Ion Conduction in Poly(ethylene oxide) Ionically Assembled Complexes

We report on relationships between conductivity and materials properties in novel complexes comprised of positively and negatively charged PEO-containing ionomers, where oppositely charged poly(ethylene oxide) (PEO) ionomers were blended with lithium salt to form a new class of PEO-based ionically associated complexes. The complexes were evaluated as potential solid polymer electrolytes using differential scanning calorimetry, impedance spectroscopy, tensile testing, and infrared spectroscopy. Under all salt concentrations investigated, the PEO complexes were amorphous and their glass transition temperatures increased with salt concentration. The glass transition temperature of the complex was elevated relative to the homopolymers, indicating a strong electrostatic interaction between the oppositely charged PEO ionomers.

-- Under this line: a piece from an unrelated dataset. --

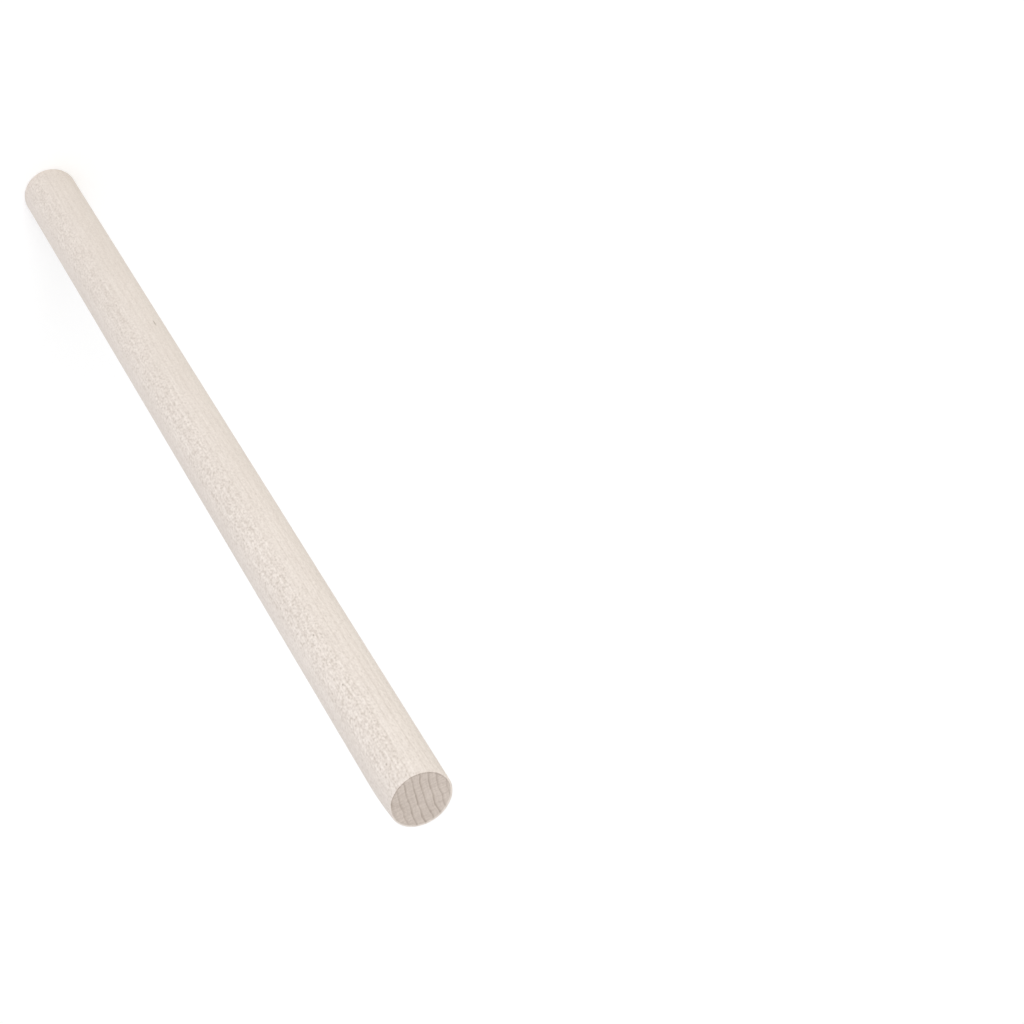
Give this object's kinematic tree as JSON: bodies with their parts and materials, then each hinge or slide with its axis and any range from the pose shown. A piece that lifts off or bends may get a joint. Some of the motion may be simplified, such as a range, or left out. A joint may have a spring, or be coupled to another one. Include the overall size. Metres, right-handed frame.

The maximum conductivity was 3.7 × 10–6 S cm–1 at 105 °C for an EO:Li+ ratio of 40:1. As salt concentration further increased, ionic conductivity decreased due to an increase in glass transition temperature of the salt-doped complex and a decrease in free salt ions. These complexes present a new concept to control glass transition temperature, conductivity, and segmental relaxation in solid-state polymer electrolytes while maintaining robust mechanical properties compared to homopolymer PEO.